--- START INFORMATION SHOWN ---

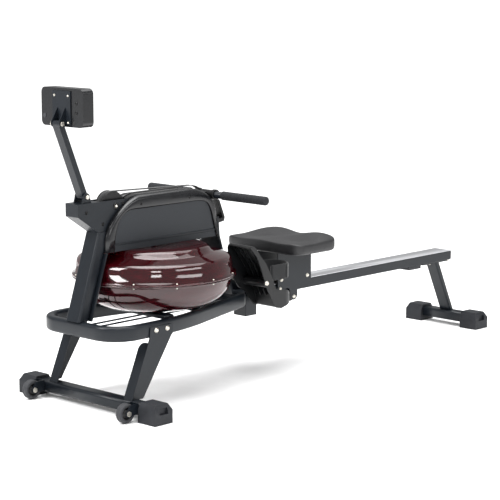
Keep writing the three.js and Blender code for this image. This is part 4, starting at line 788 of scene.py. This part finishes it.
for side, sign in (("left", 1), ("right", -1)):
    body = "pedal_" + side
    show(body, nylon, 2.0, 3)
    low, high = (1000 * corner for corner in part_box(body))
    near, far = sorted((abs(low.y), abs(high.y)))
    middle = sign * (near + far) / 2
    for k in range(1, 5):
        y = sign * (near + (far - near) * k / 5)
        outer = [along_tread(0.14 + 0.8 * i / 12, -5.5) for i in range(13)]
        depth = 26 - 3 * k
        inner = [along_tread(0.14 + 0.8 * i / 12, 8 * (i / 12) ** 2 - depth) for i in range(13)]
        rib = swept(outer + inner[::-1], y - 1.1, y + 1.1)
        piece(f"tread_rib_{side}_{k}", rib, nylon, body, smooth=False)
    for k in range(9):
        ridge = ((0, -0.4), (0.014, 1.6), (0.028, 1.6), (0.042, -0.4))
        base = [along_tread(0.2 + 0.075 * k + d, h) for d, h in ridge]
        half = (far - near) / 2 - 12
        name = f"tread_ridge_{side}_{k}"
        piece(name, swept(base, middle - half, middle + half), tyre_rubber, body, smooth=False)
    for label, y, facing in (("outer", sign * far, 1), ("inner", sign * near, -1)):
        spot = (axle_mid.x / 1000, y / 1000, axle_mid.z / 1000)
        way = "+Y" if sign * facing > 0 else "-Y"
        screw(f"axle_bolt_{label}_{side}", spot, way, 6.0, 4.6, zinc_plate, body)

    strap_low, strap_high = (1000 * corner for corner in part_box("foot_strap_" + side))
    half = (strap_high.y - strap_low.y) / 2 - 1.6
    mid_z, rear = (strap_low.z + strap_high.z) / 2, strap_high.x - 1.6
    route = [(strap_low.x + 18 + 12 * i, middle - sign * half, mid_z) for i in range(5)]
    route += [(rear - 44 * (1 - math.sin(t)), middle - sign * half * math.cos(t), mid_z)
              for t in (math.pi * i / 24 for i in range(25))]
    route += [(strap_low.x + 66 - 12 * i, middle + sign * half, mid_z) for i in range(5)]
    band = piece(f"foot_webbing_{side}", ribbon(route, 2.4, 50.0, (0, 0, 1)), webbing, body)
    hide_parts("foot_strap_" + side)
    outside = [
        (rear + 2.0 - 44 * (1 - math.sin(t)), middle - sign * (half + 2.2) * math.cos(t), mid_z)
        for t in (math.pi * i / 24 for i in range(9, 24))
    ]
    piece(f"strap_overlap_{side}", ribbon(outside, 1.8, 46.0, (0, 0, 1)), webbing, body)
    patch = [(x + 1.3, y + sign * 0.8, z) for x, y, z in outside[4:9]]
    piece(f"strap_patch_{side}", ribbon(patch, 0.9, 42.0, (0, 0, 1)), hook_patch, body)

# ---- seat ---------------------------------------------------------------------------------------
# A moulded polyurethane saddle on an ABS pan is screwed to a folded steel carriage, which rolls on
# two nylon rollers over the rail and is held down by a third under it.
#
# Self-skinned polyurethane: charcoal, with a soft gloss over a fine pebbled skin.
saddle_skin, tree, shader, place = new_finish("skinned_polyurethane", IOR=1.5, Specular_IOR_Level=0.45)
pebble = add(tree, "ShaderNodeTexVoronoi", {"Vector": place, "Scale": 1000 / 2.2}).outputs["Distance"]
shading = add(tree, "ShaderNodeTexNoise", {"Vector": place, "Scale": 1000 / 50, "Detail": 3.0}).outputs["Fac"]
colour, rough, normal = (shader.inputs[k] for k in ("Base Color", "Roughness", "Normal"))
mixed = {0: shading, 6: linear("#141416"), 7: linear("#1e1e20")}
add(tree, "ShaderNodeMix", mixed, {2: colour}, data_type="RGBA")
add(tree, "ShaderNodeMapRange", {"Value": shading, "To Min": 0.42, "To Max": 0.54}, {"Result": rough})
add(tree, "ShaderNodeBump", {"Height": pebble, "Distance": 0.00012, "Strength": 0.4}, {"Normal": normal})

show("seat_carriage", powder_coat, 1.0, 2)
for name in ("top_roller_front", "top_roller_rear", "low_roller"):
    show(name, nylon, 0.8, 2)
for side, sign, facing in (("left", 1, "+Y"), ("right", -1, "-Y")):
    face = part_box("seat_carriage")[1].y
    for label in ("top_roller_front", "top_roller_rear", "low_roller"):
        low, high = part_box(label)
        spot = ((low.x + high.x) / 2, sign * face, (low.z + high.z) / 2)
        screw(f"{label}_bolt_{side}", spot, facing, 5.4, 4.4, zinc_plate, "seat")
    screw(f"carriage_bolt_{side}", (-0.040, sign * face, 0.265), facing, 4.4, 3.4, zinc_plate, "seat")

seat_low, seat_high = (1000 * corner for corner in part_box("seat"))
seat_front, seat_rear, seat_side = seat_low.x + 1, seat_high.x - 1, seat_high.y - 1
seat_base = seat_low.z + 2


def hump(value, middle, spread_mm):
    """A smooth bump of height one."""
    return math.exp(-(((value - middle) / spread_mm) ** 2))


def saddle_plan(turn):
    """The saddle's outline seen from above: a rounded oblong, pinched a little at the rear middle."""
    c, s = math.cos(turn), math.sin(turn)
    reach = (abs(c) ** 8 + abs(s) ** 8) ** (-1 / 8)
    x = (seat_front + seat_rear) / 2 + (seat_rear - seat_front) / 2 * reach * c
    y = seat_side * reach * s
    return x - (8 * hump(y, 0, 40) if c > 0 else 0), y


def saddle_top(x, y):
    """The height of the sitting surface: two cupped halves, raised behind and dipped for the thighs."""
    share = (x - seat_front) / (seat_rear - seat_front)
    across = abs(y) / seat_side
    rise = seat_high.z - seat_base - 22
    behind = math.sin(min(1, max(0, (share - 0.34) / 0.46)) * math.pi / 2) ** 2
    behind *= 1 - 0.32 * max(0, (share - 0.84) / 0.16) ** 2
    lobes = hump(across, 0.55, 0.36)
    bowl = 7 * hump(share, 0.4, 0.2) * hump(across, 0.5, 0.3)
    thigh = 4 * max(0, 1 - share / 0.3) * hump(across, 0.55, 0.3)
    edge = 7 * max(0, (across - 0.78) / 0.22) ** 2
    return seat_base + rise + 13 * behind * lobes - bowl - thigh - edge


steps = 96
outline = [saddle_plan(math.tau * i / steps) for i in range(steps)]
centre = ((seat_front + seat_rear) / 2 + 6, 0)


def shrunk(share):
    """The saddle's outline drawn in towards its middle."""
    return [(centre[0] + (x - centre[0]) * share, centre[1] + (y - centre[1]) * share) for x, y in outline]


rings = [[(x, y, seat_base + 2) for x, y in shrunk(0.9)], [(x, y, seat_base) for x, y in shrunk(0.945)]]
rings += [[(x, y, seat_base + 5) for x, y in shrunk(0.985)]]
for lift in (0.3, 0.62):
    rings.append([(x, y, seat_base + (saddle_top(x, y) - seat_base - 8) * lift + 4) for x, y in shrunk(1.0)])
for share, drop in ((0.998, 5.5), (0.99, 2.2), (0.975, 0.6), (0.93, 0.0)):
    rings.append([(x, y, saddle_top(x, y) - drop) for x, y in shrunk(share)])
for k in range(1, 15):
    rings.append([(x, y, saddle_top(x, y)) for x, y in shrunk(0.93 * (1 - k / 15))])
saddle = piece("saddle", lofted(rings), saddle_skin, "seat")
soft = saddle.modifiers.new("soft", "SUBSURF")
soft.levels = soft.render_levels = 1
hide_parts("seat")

--- END INFORMATION SHOWN ---

**WHAT YOU ARE ASKED TO DO**
Your task is to reproduce the whole listing exactly.

**RESULT OF THIS EXERCISE**
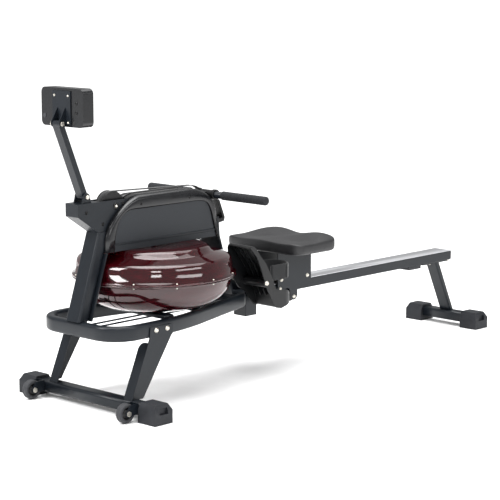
Keep writing the three.js and Blender code for this image. This is part 4, starting at line 788 of scene.py. This part finishes it.
for side, sign in (("left", 1), ("right", -1)):
    body = "pedal_" + side
    show(body, nylon, 2.0, 3)
    low, high = (1000 * corner for corner in part_box(body))
    near, far = sorted((abs(low.y), abs(high.y)))
    middle = sign * (near + far) / 2
    for k in range(1, 5):
        y = sign * (near + (far - near) * k / 5)
        outer = [along_tread(0.14 + 0.8 * i / 12, -5.5) for i in range(13)]
        depth = 26 - 3 * k
        inner = [along_tread(0.14 + 0.8 * i / 12, 8 * (i / 12) ** 2 - depth) for i in range(13)]
        rib = swept(outer + inner[::-1], y - 1.1, y + 1.1)
        piece(f"tread_rib_{side}_{k}", rib, nylon, body, smooth=False)
    for k in range(9):
        ridge = ((0, -0.4), (0.014, 1.6), (0.028, 1.6), (0.042, -0.4))
        base = [along_tread(0.2 + 0.075 * k + d, h) for d, h in ridge]
        half = (far - near) / 2 - 12
        name = f"tread_ridge_{side}_{k}"
        piece(name, swept(base, middle - half, middle + half), tyre_rubber, body, smooth=False)
    for label, y, facing in (("outer", sign * far, 1), ("inner", sign * near, -1)):
        spot = (axle_mid.x / 1000, y / 1000, axle_mid.z / 1000)
        way = "+Y" if sign * facing > 0 else "-Y"
        screw(f"axle_bolt_{label}_{side}", spot, way, 6.0, 4.6, zinc_plate, body)

    strap_low, strap_high = (1000 * corner for corner in part_box("foot_strap_" + side))
    half = (strap_high.y - strap_low.y) / 2 - 1.6
    mid_z, rear = (strap_low.z + strap_high.z) / 2, strap_high.x - 1.6
    route = [(strap_low.x + 18 + 12 * i, middle - sign * half, mid_z) for i in range(5)]
    route += [(rear - 44 * (1 - math.sin(t)), middle - sign * half * math.cos(t), mid_z)
              for t in (math.pi * i / 24 for i in range(25))]
    route += [(strap_low.x + 66 - 12 * i, middle + sign * half, mid_z) for i in range(5)]
    band = piece(f"foot_webbing_{side}", ribbon(route, 2.4, 50.0, (0, 0, 1)), webbing, body)
    hide_parts("foot_strap_" + side)
    outside = [
        (rear + 2.0 - 44 * (1 - math.sin(t)), middle - sign * (half + 2.2) * math.cos(t), mid_z)
        for t in (math.pi * i / 24 for i in range(9, 24))
    ]
    piece(f"strap_overlap_{side}", ribbon(outside, 1.8, 46.0, (0, 0, 1)), webbing, body)
    patch = [(x + 1.3, y + sign * 0.8, z) for x, y, z in outside[4:9]]
    piece(f"strap_patch_{side}", ribbon(patch, 0.9, 42.0, (0, 0, 1)), hook_patch, body)

# ---- seat ---------------------------------------------------------------------------------------
# A moulded polyurethane saddle on an ABS pan is screwed to a folded steel carriage, which rolls on
# two nylon rollers over the rail and is held down by a third under it.
#
# Self-skinned polyurethane: charcoal, with a soft gloss over a fine pebbled skin.
saddle_skin, tree, shader, place = new_finish("skinned_polyurethane", IOR=1.5, Specular_IOR_Level=0.45)
pebble = add(tree, "ShaderNodeTexVoronoi", {"Vector": place, "Scale": 1000 / 2.2}).outputs["Distance"]
shading = add(tree, "ShaderNodeTexNoise", {"Vector": place, "Scale": 1000 / 50, "Detail": 3.0}).outputs["Fac"]
colour, rough, normal = (shader.inputs[k] for k in ("Base Color", "Roughness", "Normal"))
mixed = {0: shading, 6: linear("#141416"), 7: linear("#1e1e20")}
add(tree, "ShaderNodeMix", mixed, {2: colour}, data_type="RGBA")
add(tree, "ShaderNodeMapRange", {"Value": shading, "To Min": 0.42, "To Max": 0.54}, {"Result": rough})
add(tree, "ShaderNodeBump", {"Height": pebble, "Distance": 0.00012, "Strength": 0.4}, {"Normal": normal})

show("seat_carriage", powder_coat, 1.0, 2)
for name in ("top_roller_front", "top_roller_rear", "low_roller"):
    show(name, nylon, 0.8, 2)
for side, sign, facing in (("left", 1, "+Y"), ("right", -1, "-Y")):
    face = part_box("seat_carriage")[1].y
    for label in ("top_roller_front", "top_roller_rear", "low_roller"):
        low, high = part_box(label)
        spot = ((low.x + high.x) / 2, sign * face, (low.z + high.z) / 2)
        screw(f"{label}_bolt_{side}", spot, facing, 5.4, 4.4, zinc_plate, "seat")
    screw(f"carriage_bolt_{side}", (-0.040, sign * face, 0.265), facing, 4.4, 3.4, zinc_plate, "seat")

seat_low, seat_high = (1000 * corner for corner in part_box("seat"))
seat_front, seat_rear, seat_side = seat_low.x + 1, seat_high.x - 1, seat_high.y - 1
seat_base = seat_low.z + 2


def hump(value, middle, spread_mm):
    """A smooth bump of height one."""
    return math.exp(-(((value - middle) / spread_mm) ** 2))


def saddle_plan(turn):
    """The saddle's outline seen from above: a rounded oblong, pinched a little at the rear middle."""
    c, s = math.cos(turn), math.sin(turn)
    reach = (abs(c) ** 8 + abs(s) ** 8) ** (-1 / 8)
    x = (seat_front + seat_rear) / 2 + (seat_rear - seat_front) / 2 * reach * c
    y = seat_side * reach * s
    return x - (8 * hump(y, 0, 40) if c > 0 else 0), y


def saddle_top(x, y):
    """The height of the sitting surface: two cupped halves, raised behind and dipped for the thighs."""
    share = (x - seat_front) / (seat_rear - seat_front)
    across = abs(y) / seat_side
    rise = seat_high.z - seat_base - 22
    behind = math.sin(min(1, max(0, (share - 0.34) / 0.46)) * math.pi / 2) ** 2
    behind *= 1 - 0.32 * max(0, (share - 0.84) / 0.16) ** 2
    lobes = hump(across, 0.55, 0.36)
    bowl = 7 * hump(share, 0.4, 0.2) * hump(across, 0.5, 0.3)
    thigh = 4 * max(0, 1 - share / 0.3) * hump(across, 0.55, 0.3)
    edge = 7 * max(0, (across - 0.78) / 0.22) ** 2
    return seat_base + rise + 13 * behind * lobes - bowl - thigh - edge


steps = 96
outline = [saddle_plan(math.tau * i / steps) for i in range(steps)]
centre = ((seat_front + seat_rear) / 2 + 6, 0)


def shrunk(share):
    """The saddle's outline drawn in towards its middle."""
    return [(centre[0] + (x - centre[0]) * share, centre[1] + (y - centre[1]) * share) for x, y in outline]


rings = [[(x, y, seat_base + 2) for x, y in shrunk(0.9)], [(x, y, seat_base) for x, y in shrunk(0.945)]]
rings += [[(x, y, seat_base + 5) for x, y in shrunk(0.985)]]
for lift in (0.3, 0.62):
    rings.append([(x, y, seat_base + (saddle_top(x, y) - seat_base - 8) * lift + 4) for x, y in shrunk(1.0)])
for share, drop in ((0.998, 5.5), (0.99, 2.2), (0.975, 0.6), (0.93, 0.0)):
    rings.append([(x, y, saddle_top(x, y) - drop) for x, y in shrunk(share)])
for k in range(1, 15):
    rings.append([(x, y, saddle_top(x, y)) for x, y in shrunk(0.93 * (1 - k / 15))])
saddle = piece("saddle", lofted(rings), saddle_skin, "seat")
soft = saddle.modifiers.new("soft", "SUBSURF")
soft.levels = soft.render_levels = 1
hide_parts("seat")